The idea that al-Qaeda is planting children here to be raised as sleeper cell terrorists, that... (pause) There is a kid in my son's kindergarten class, Osama Feldstein, who does kinda stand out.
All right, but that's not a normal Congressman. It's Louis Gohmert. He actually believes that hate crime laws lead to necrophilia, and that Senators should be elected by state legislatures, and that the Moon is made of whipped cream which a giant fat man eats every month. I only made up one of those.
[side note: Though he may be a Blue Dog, gotta give props to Rep. Heath Shuler (D-NC) for calling Gohmert a "gutless chickenshit thief" back in 2007 for stealing one of his signs.]
It's not like any of our more rational and respected political figures give this movement any credence.
SEN. LINDSEY GRAHAM (R-SC) (7/28/2010): Birthright citizenship, I think, is a mistake, that we should change our Constitution, and say if you come here illegally and you have a child, that child's automatically not a citizen. ... They come here to drop a child, it's called "drop and leave".
No, YOU call it "drop and leave". I believe they call it the miraculous birth of their child. And why do politicians always have to give everything a catchy name? Shock and awe, cut and run. I'm against astronauts having sex in space, vote no on "Tang and Bang". No selling Easter candy to pedophiles, you heard me, "No Peeps for Creeps". I have 30 more of these.
So much irrational illegal immigrant hate. I just wish there was a voice of reason out there, someone who could see this issue clearly.
LOU DOBBS (8/2/2010): And the idea that anchor babies require somehow changing the 14th Amendment, I part ways with the Senators on that. ... I have to insist that we recognize those anchor babies as citizens of this country.
Hooooo.... Lou Dobbs thinks your measure is too draconian. Lou Dobbs. Lou Dobbs, who spent the last 15 years of his life trying to get Dora the Explorer deported, thinks you've gone too far! For more, we go live to the Mexican border with our Senior Immigration Correspondent, Jason Jones.
This is where the piece goes from hilarious to fucking brilliant.
STEWART: Jason, welcome to the show.
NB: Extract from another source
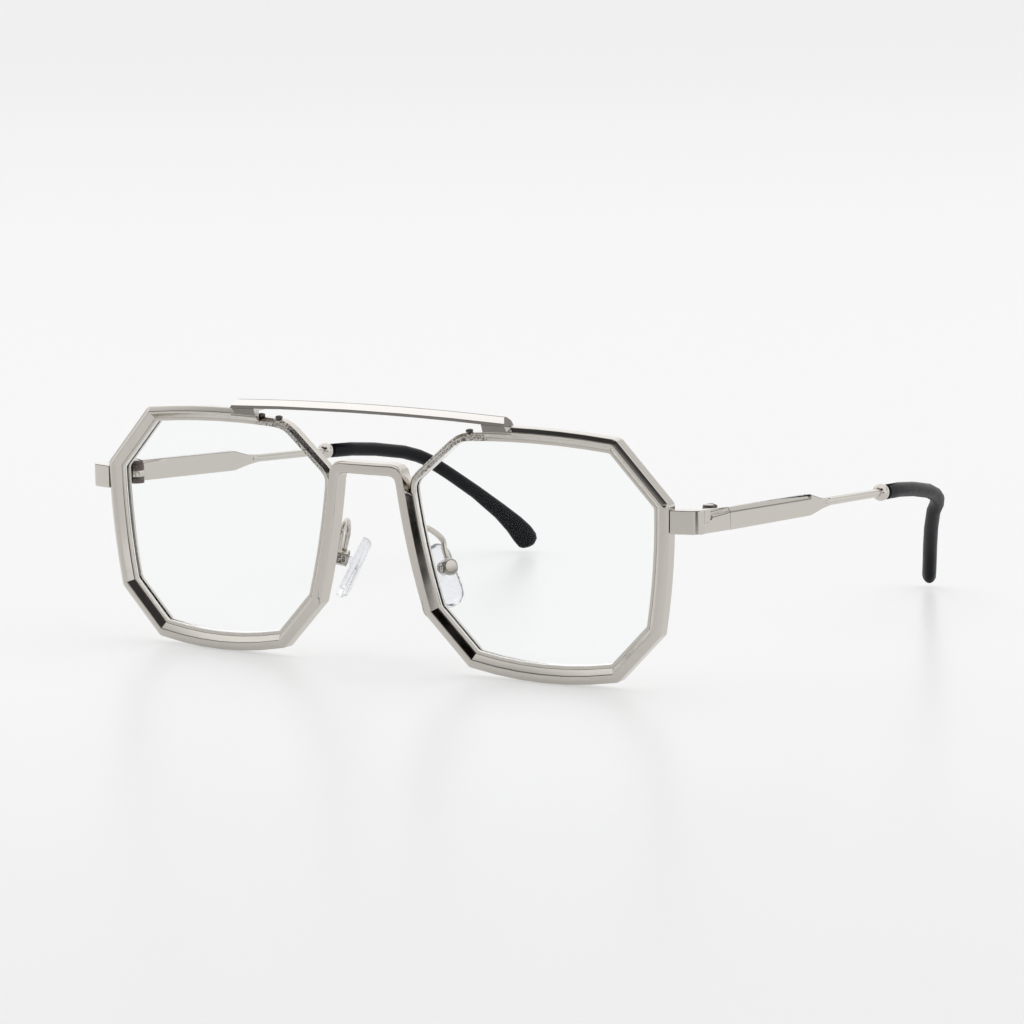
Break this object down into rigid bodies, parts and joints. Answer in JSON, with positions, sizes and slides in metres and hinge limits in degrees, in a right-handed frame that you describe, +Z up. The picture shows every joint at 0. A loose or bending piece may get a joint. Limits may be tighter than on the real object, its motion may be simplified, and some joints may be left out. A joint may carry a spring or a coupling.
{
  "type": "eyeglasses",
  "caption": "Metal eyeglasses with flat eight-sided lenses in thin wire rings, a bevelled front frame, a straight brow bar and folding temples with black tips.",
  "frame": {"origin": "middle of the whole length and width, on the surface that the rims and the tips stand on", "axes": "+X to the wearer's left, the longest extent; +Y back along the temples; +Z up, the shortest extent"},
  "size_m": [0.148, 0.1411, 0.0531],
  "materials": {
    "frame_metal": "polished warm grey metal",
    "bar_metal": "polished pale metal",
    "wire_metal": "fine satin metal",
    "hinge_metal": "satin metal",
    "screw_metal": "dark satin metal",
    "lens": "clear with a faint blue coating",
    "tip": "satin black",
    "pad": "clear soft plastic"
  },
  "bodies": {
    "front": {"front_frame": "frame_metal", "brow_bar": "bar_metal", "left_eyewire": "wire_metal", "right_eyewire": "wire_metal", "left_lens": "lens", "right_lens": "lens", "left_rim_screws": "screw_metal", "right_rim_screws": "screw_metal", "left_endpiece": "frame_metal", "right_endpiece": "frame_metal", "left_front_hinge": "hinge_metal", "right_front_hinge": "hinge_metal", "left_hinge_screw": "screw_metal", "right_hinge_screw": "screw_metal", "left_pad_arm": "wire_metal", "right_pad_arm": "wire_metal", "left_pad_box": "hinge_metal", "right_pad_box": "hinge_metal", "left_pad_screw": "screw_metal", "right_pad_screw": "screw_metal"},
    "left_temple_arm": {"left_temple_hinge": "hinge_metal", "left_temple": "frame_metal", "left_ferrule": "bar_metal", "left_temple_tip": "tip"},
    "right_temple_arm": {"right_temple_hinge": "hinge_metal", "right_temple": "frame_metal", "right_ferrule": "bar_metal", "right_temple_tip": "tip"},
    "left_pad_body": {"left_nose_pad": "pad"},
    "right_pad_body": {"right_nose_pad": "pad"}
  },
  "joints": [
    {"name": "left_temple_fold", "type": "hinge", "parent": "front", "child": "left_temple_arm", "pos_m": [0.07005, -0.05393, 0.033], "axis": [0, 0, 1], "range_deg": [-1, 84]},
    {"name": "right_temple_fold", "type": "hinge", "parent": "front", "child": "right_temple_arm", "pos_m": [-0.07005, -0.05393, 0.033], "axis": [0, 0, -1], "range_deg": [0, 78]},
    {"name": "left_pad_rock", "type": "hinge", "parent": "front", "child": "left_pad_body", "pos_m": [0.0128, -0.06027, 0.0201], "axis": [0.454, 0.891, 0], "range_deg": [-12, 12]},
    {"name": "right_pad_rock", "type": "hinge", "parent": "front", "child": "right_pad_body", "pos_m": [-0.0128, -0.06027, 0.0201], "axis": [-0.454, 0.891, 0], "range_deg": [-12, 12]}
  ]
}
The vast majority of immigrants, illegal and otherwise, are just hard-working people looking to make a better life for themselves and their families, often paying into systems like Social Security, while not receiving any of the benefits. They're frequently a vital part of our nation's economy.
JONES: That's right, Jon. And people are sick and tired of it. It's got to stop! Sucking out our country's valuable resources with their drop and leave Mexican sleeper terror babies.
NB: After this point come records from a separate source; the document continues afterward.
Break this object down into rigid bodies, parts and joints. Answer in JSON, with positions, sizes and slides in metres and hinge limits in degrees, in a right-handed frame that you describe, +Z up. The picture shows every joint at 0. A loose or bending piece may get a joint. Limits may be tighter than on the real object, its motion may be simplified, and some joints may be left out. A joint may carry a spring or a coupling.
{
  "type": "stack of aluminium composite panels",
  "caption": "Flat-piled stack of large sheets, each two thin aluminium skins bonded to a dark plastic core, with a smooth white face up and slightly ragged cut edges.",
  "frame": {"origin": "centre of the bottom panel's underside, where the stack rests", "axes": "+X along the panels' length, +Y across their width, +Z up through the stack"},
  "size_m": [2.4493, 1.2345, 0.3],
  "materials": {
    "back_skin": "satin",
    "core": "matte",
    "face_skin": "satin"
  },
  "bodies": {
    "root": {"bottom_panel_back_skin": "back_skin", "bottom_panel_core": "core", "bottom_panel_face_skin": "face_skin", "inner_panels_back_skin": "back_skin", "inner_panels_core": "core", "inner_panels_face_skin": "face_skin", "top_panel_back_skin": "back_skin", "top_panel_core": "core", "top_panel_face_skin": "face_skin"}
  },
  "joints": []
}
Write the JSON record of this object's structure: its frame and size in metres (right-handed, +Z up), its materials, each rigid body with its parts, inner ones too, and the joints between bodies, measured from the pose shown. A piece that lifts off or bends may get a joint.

STEWART: I'm sorry, Jason, I hate to interrupt, OUR country? Not to obviously discount your impassioned stance, but you and Sam are Canadian, and if I'm not mistaken, about to drop your 3rd anchor baby.
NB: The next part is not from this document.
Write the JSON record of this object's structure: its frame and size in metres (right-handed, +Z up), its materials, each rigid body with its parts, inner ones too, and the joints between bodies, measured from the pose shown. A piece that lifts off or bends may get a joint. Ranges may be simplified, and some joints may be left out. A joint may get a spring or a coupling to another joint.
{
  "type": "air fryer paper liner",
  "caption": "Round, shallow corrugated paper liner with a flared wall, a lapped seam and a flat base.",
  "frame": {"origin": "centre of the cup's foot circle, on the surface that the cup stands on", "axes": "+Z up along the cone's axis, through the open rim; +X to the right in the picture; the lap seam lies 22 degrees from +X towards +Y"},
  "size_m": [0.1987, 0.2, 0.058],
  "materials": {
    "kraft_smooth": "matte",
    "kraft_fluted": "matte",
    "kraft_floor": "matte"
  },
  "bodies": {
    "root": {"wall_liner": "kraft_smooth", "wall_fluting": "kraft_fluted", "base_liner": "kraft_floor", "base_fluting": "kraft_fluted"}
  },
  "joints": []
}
JONES: Damn straight! By the way, that shit drops August 10th, son, check it out! P Jones III in the house, it's a trilogy, yo!
STEWART: Yeah, first of all, I don't think you should be the hype man for your children. And second of all, isn't your situation exactly what these critics are complaining about?
JONES: Oh yeah, yeah, it's a giant scheme. Me, fuckin' Rick Moranis, Marty Short, we're all spitting out Canadian terror babies like watermelon seeds, so in 20 years they can overthrow America and make it, I don't know, more polite. Busted! No, no, no, this is completely different.
STEWART: Why?
JONES: Because.
STEWART: Why?
JONES: We're white! That was the point you were getting at, right?
STEWART: Yeah.
JONES: Yeah, fuckin' damnit! My offspring will BURY you, Stewart... with kindness and respect! Fear us!!!
That's really it, isn't it? You don't (and won't) see the Republicans direct their anger towards people like Jason Jones. Because he's white. Sometimes, it really is that simple.